Newly-elected MEP Li Andersson (Left) is on track to take over the helm of the Committee on Employment and Social Affairs.

A smiling young woman with brown hair and a red dress speaks with one hand up and the other holding a microphone.
Li Andersson (Left) on election night in June, after winning the largest number of votes of any MEP candidate in Finnish history. Image: Tiina Jutila / Yle
  • Yle News

Outgoing Left Alliance chair Li Andersson has been nominated for a weighty post in the European Parliament.

Last month, she was elected to the legislature with the biggest vote tally of any Finnish MEP candidate ever. Now the former education minister is set to become chair of the 55-member Committee on Employment and Social Affairs (EMPL), a rare honour for a first-term MEP.

The announcement came after the parliamentary blocs negotiated on Monday evening over which groups will chair key committees, with employment being allotted to the Left.

The Left group has agreed that Andersson will chair the committee, a source inside the group confirmed to Yle’s Swedish-language service.

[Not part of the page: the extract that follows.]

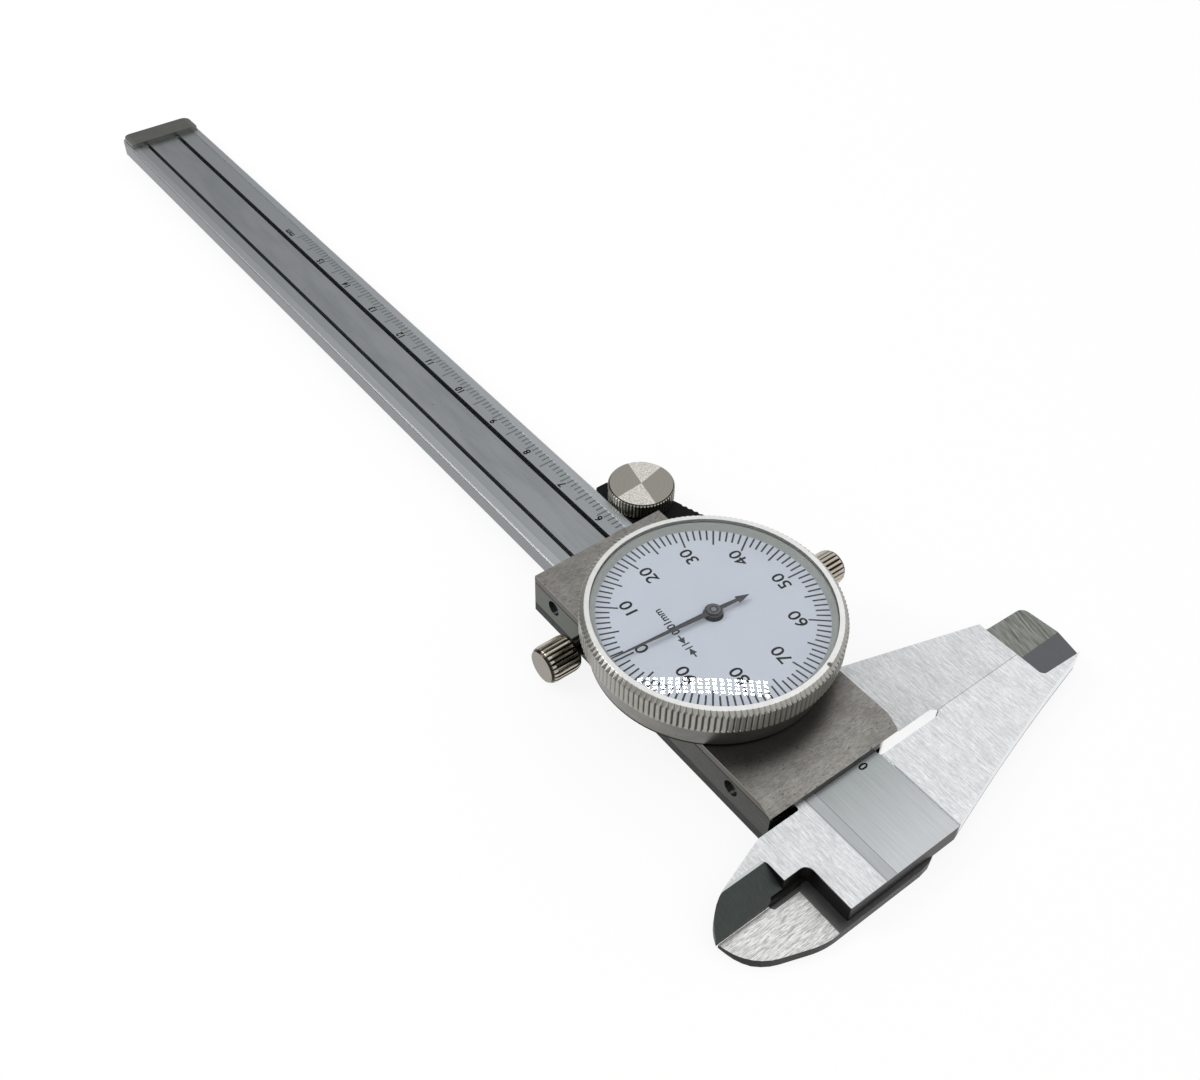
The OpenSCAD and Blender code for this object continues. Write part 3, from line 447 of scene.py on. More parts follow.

Andersson is to be formally named to the post during the committee’s first meeting on 22 July.

Powerful committee

The EMPL has a powerful role in oversight of living and working conditions for nearly 450 million Europeans.

According to the European Parliament website, the committee is responsible for employment and all aspects of social policy including working conditions, social security, social inclusion and protection, workers' rights, labour market discrimination, workplace health and safety as well as the free movement of workers and pensioners, the European Social Fund and vocational training policy.

The Left is one of the 720-seat parliament's smallest groups, with just 46 seats. It includes parties such as Germany’s Die Linke, Ireland’s Sinn Fein and Independents 4 Change, Spain’s Podemus and the Portuguese Communist Party.

Andersson, 37, gathered nearly 250,000 votes in the EU election in early June. Her party was the election's second-biggest winner with 17.3 percent support, behind PM Petteri Orpo's NCP at 24.8 percent.

In addition to Andersson, two other Left MEPs were elected: former transport minister Merja Kyllönen and deputy chair and ex-education minister Jussi Saramo, who had been seen as a potential successor as party leader.

Andersson has announced that she will step down as Left Alliance leader this autumn, with her successor to be elected at an extraordinary party conference. No date has yet been announced for that meeting.